Deborah Rowland has led change in major global corporations including BBC Worldwide, Gucci Group, PepsiCo and Shell, where she had vice-president of organisational development and group HR director roles. She is the author of Still Moving: How to Lead Mindful Change (Wiley 2017) and co-author of Sustaining Change: Leadership That Works (Wiley 2008). Deborah founded the change consultancy Still Moving, where she advises institutional leaders around the world on how to implement change in more effortless ways. She also speaks, writes, and teaches  on the subject. In the 2017 Thinkers50 Radar she was named one of the new generation of management thinkers changing the world of business. She tends to her own inner game via regular yoga, meditation and art gazing, painting, and walks in nature, in particular along the spectacular coastal paths of Southern Cornwall.

Sytske Casimir is a horsewoman, coach, poet and photographer who has worked in and with large international organisations on leadership development and change for almost 20 years. She is a member of the founding group of Still Moving Consultancy, a tribe of change practitioners passionate about bringing mindful leadership into the world. Her work tends to take the form of facilitating dialogues, dialogues between persons in a team, parts of an organisation or parts of a person. She enjoys co-creating spaces where people can show up fully, find what they don’t know they know and (re)discover what inspires them. Helping make meaning of patterns which may so far have been unconscious. This isn’t always an easy process, at times we may feel lost, and it is through being lost that we can re-find ourselves and our way.
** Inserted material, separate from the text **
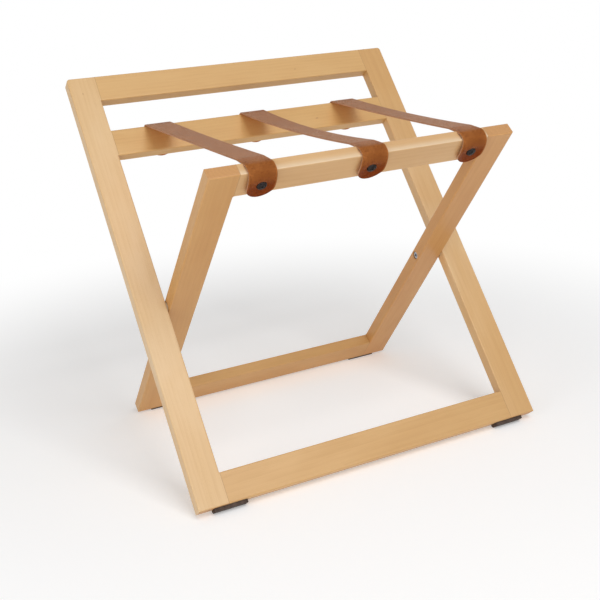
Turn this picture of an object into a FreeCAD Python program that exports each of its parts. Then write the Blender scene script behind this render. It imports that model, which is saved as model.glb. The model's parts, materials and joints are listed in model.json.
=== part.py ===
import FreeCAD, Part
import math
import os

import Sketcher
from FreeCAD import Placement, Rotation, Vector

# Folding luggage bench: an outer frame that leans back and carries the backrest, an inner frame that
# leans forward, two pivot bolts and three leather straps. Millimetres and degrees, +Z up, +Y backward.
# Each frame has a flat frame of its own: X along the rails, Y through the thickness, Z up the members,
# with its origin on the pivot axis.

SIZES = {
    "overall_width": 580,
    "member_width": 45,
    "member_thickness": 19,
    "stile_length": 700,
    "leg_length": 600,
    "pivot_height": 300,
    "hand_gap": 55,
    "lean_angle": 38.7,
    "side_gap": 2,
    "edge_round": 2,
    "corner_round": 5,
    "dowel_diameter": 8,
    "dowel_length": 30,
    "dowel_spacing": 22,
    "glue_gap": 0.1,
    "dowel_end_gap": 1,
    "bolt_diameter": 6,
    "bolt_head_diameter": 12,
    "bolt_head_height": 4,
    "bolt_head_round": 0.8,
    "bolt_recess": 1.5,
    "bolt_recess_clearance": 0.5,
    "hex_socket_width": 5,
    "hex_socket_depth": 2.8,
    "running_clearance": 0.05,
    "bolt_end_length": 18,
    "insert_diameter": 10,
    "insert_length": 20,
    "washer_diameter": 16,
    "washer_play": 0.1,
    "strap_width": 42,
    "strap_thickness": 2.5,
    "strap_leg_gap": 7,
    "strap_clearance": 0.3,
    "strap_end_drop": 2,
    "stud_rise": 3,
    "strap_pinch": 2.2,
    "fold_reach": 6,
    "fold_rise": 12.7,
    "fold_radius": 9,
    "crease_radius": 15,
    "left_strap_sag": 1,
    "middle_strap_sag": 8,
    "right_strap_sag": 2,
    "stud_head_diameter": 15,
    "stud_head_height": 3,
    "stud_head_round": 2,
    "stud_seat_clearance": 0.15,
    "stud_shank_diameter": 3.5,
    "stud_shank_length": 17,
    "pad_length": 50,
    "pad_depth": 15,
    "pad_thickness": 5,
    "pad_inset": 24,
    "pad_contact": 3.5,
}

doc = FreeCAD.newDocument("luggage_bench")
sheet = doc.addObject("Spreadsheet::Sheet", "Sizes")
for row, (alias, value) in enumerate(SIZES.items(), 1):
    sheet.set(f"A{row}", alias)
    sheet.set(f"B{row}", str(value))
    sheet.setAlias(f"B{row}", alias)
doc.recompute()

NODES = []


def size(alias):
    return float(sheet.get(alias))


# ---------------------------------------------------------------- sketch and feature helpers


def formula(text):
    """Turns names in braces into cells of the sheet: "{a} / 2" becomes "Sizes.a / 2"."""
    return text.replace("{", "Sizes.").replace("}", "")


def origin_plane(body, role):
    return next(f for f in body.Origin.OriginFeatures if f.Role == role)


def new_body(name):
    body = doc.addObject("PartDesign::Body", name)
    body.Label = name
    return body


def sketch_on(body, role, offset="0"):
    """A sketch on an origin plane of the body, moved along the plane's normal by offset."""
    sketch = body.newObject("Sketcher::SketchObject", body.Name + "_sketch")
    sketch.AttachmentSupport = [(origin_plane(body, role), "")]
    sketch.MapMode = "FlatFace"
    sketch.setExpression("AttachmentOffset.Base.z", formula(offset))
    return sketch


def bind(sketch, constraint, name, expression):
    index = sketch.addConstraint(constraint)
    sketch.renameConstraint(index, name)
    sketch.setExpression("Constraints." + name, formula(expression))


def pin_point(sketch, geometry, point, name, x, y):
    """Holds a point of the sketch at x, y from the sketch's origin."""
    start = sketch.getPoint(geometry, point)
    bind(sketch, Sketcher.Constraint("DistanceX", -1, 1, geometry, point, start.x), name + "_x", x)
    bind(sketch, Sketcher.Constraint("DistanceY", -1, 1, geometry, point, start.y), name + "_y", y)


def add_polygon(sketch, corners):
    """A closed outline of straight lines through corners, each an (x, y) pair of expressions."""
    count = len(corners)
    seeds = [Vector(math.cos(2 * math.pi * i / count), math.sin(2 * math.pi * i / count), 0)
             for i in range(count)]
    for i in range(count):
        sketch.addGeometry(Part.LineSegment(seeds[i], seeds[(i + 1) % count]), False)
    for i in range(count):
        sketch.addConstraint(Sketcher.Constraint("Coincident", i, 2, (i + 1) % count, 1))
    for i, (x, y) in enumerate(corners):
        pin_point(sketch, i, 1, f"corner{i}", x, y)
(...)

Paul Pivcevic came to consulting following careers in marketing and the media, fascinated by organisational systems, how they function and how they connect to their potential. He has had the privilege to work as a change agent in a range of contexts over 20 years: joining up services in the public sector working at chief executive level, supporting change leadership in energy, logistics, retail, banking, and industrial technology. He is a member of the founding group of the Still Moving consultancy, a tribe of change practitioners passionate about bringing mindful leadership into the world. More recently he has taken an interest in a regenerative practice developed in the United States: building the capability for systems to express and develop from their essence. In his spare time Paul leads a UK-wide network dedicated to supporting the planting of community food forests, climate resilient and abundant gardens that mimic forest systems.